At the same time, with last week's proposal on bank resolution, the EU is the first instance in the world that has fully delivered on its G20 commitments to strengthen regulation and supervision of the banking sector. This is a very important signal ahead of the G20 Summit in Los Cabos, where one may expect other Leaders to be tempted to put the blame for the crisis only on Europe's shoulders.
And as we said on 30 May, we are preparing further steps towards a full economic union to complete our monetary union, including through a financial union. The main building blocks towards a financial union should include such common elements as a single rulebook, integrated financial supervision, a common resolution authority and a single deposit insurance scheme. All these common and integrated elements should be part of the same overall framework, intended for the 27 Member States, while allowing stronger requirements for the euro area as necessary.
The basic principle is clear: the sharing of risk in the guarantee scheme calls for an integrated, strong supervision of the banking sector. There can be no further mutualisation of economic risk without deeper integration of decision-making. To move further in mutualisation, it is necessary to strengthen our stability culture.

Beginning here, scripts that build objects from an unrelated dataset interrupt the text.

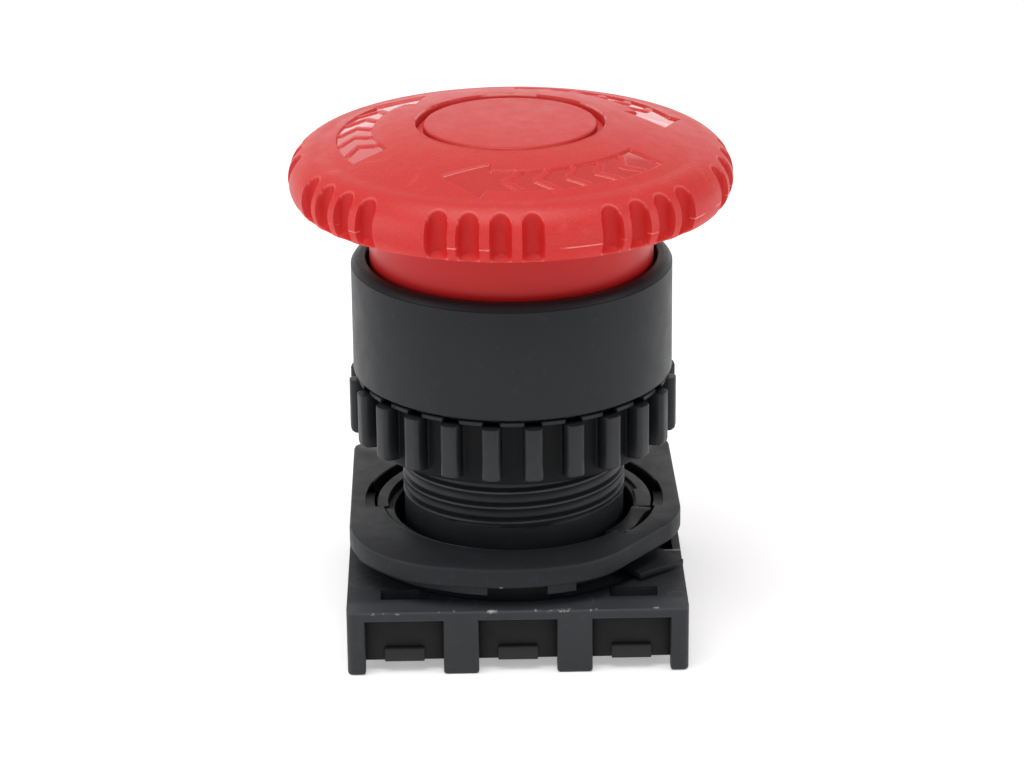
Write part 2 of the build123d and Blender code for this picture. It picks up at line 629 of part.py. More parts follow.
# ---- lock ring with its lever ----------------------------------------------------------------
with BuildPart() as lock_ring:
    tube(RING_R, RING_BORE_R, RING_Z, RING_TOP_Z)
    sector(RING_R, RING_BORE_R + EAR_STEP, *EAR_ARC_DEG, RING_TOP_Z, EAR_TOP_Z)
    sector(STOP_LUG_R, STOP_LUG_BORE_R, *STOP_LUG_ARC_DEG, STOP_LUG_Z, EAR_TOP_Z)
    with BuildSketch(Plane.XY.offset(LEVER_Z).rotated((0, 0, LEVER_TILT_DEG))):
        with Locations((LEVER_ROOT, LEVER_SIDE)):
            Rectangle(LEVER_END - LEVER_ROOT, LEVER_W, align=(Align.MIN, Align.MIN))
    extrude(amount=LEVER_TOP_Z - LEVER_Z)
    cut_disc(RING_BORE_R, LEVER_Z, LEVER_TOP_Z)
    for side in (90, 270):
        ledge_z = (BARREL_BOTTOM_Z + LUG_T + GAP / 2, RING_TOP_Z)
        ledge_arc = (side - LUG_DEG / 2 + 2, LUG_DEG - 4)
        sector(RING_BORE_R + EDGE, LEDGE_BORE_R, *ledge_arc, *ledge_z)
save(lock_ring.part, "lock_ring")

with BuildPart() as detent_leaf:
    sector(CURB_BORE_R, CURB_BORE_R - LEAF_T, *LEAF_ARC_DEG, CARRIER_TOP_Z, PLATE_Z - GAP)
save(detent_leaf.part, "detent_leaf")
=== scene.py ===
import math

import bmesh
import bpy
import numpy as np
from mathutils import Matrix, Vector


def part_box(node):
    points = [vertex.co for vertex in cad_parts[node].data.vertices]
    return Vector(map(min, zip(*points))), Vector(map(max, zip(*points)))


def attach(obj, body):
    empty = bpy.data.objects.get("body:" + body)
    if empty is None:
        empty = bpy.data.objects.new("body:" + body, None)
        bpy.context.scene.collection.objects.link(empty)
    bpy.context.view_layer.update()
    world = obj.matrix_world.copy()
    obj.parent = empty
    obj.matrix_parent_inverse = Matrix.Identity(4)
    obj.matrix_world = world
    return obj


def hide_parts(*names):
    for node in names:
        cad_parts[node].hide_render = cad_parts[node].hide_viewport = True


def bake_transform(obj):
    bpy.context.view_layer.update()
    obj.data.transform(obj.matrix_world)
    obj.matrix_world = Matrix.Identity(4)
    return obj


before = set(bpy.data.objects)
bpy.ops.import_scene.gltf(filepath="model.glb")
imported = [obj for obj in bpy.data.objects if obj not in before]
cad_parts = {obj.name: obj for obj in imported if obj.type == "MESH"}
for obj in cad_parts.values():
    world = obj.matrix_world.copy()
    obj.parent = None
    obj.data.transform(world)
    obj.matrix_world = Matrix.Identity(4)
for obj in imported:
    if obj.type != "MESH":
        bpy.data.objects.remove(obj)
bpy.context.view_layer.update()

# Emergency stop button. Lengths in this script are millimetres until they reach a mesh, then metres.
# +Z is up, the front is -Y, and angles are measured in degrees about +Z from +X.
MM = 0.001
FULL_TURN = 360
BLOCK_EDGE = 0.08       # how much the long edges of a ring's block are eased
CORNER_POINTS = 5       # in each rounded corner of a profile
LATHE_STEPS, HEAD_STEPS, BARREL_STEPS = 256, 1200, 240


# ---- sizes read from the frame ----
def low(node, axis):
    """Lowest coordinate of a CAD node along an axis, in millimetres."""
    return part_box(node)[0][axis] / MM


def high(node, axis):
    """Highest coordinate of a CAD node along an axis, in millimetres."""
    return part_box(node)[1][axis] / MM


HEAD_TOP = high("mushroom_cap", 2)
HEAD_R = high("mushroom_cap", 0)
SLEEVE_R = high("bezel_sleeve", 0)
SLEEVE_BOTTOM = low("bezel_sleeve", 2)
SLEEVE_TOP = high("bezel_sleeve", 2)
SKIRT_R = high("cap_skirt", 0)
SKIRT_BOTTOM = low("cap_skirt", 2)
NUT_BOTTOM = low("lock_nut", 2)
PLATE_TOP = high("collar_plate", 2)
CARRIER_FRONT = low("contact_carrier", 1)
FLANGE_Z = 25.3         # the barrel's flange stands on the floor of the sleeve here


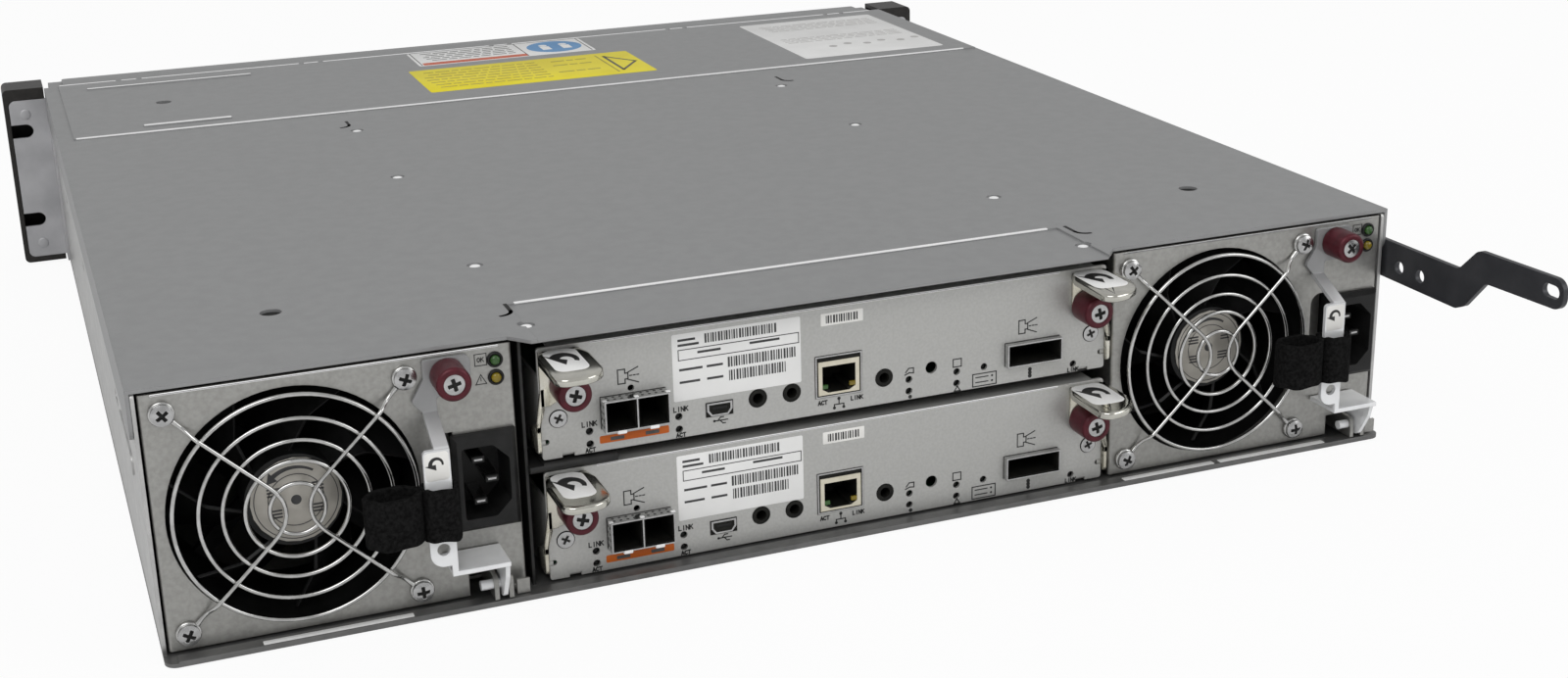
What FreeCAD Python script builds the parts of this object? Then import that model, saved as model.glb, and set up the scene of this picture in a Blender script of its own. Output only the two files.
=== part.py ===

This basic principle should guide the prospective construction of both financial and fiscal union.
Mr President, Honourable Members,
The Commission supports a strong involvement of the European Parliament in the strengthened European Semester.
With the entry into force of the six-pack, multilateral surveillance in the context of the European Semester has changed considerably. I would like to quote the new "Economic dialogue" provision contained in the six-pack: "The Council is expected to, as a general rule, follow the recommendations and proposals of the Commission or explain its position publicly". This means that the country-specific recommendations are no longer bilaterally negotiable with the Commission. If we want to be serious about addressing negative spill overs, the country-specific recommendations cannot be considered as only being of a national concern. They reflect a shared responsibility.
In this context I would also like thank the European Parliament, more specifically the ECON-committee, for organising the opportunity to have a dialogue about the European Semester on Monday this week. The Commission stands ready to actively participate in any discussion you will have on the outcome of this year's European Semester.
I trust that the Parliament will fully engage in the multilateral surveillance of economic policies in the EU and will be able to ensure that country-specific guidance will be both relevant and ambitious.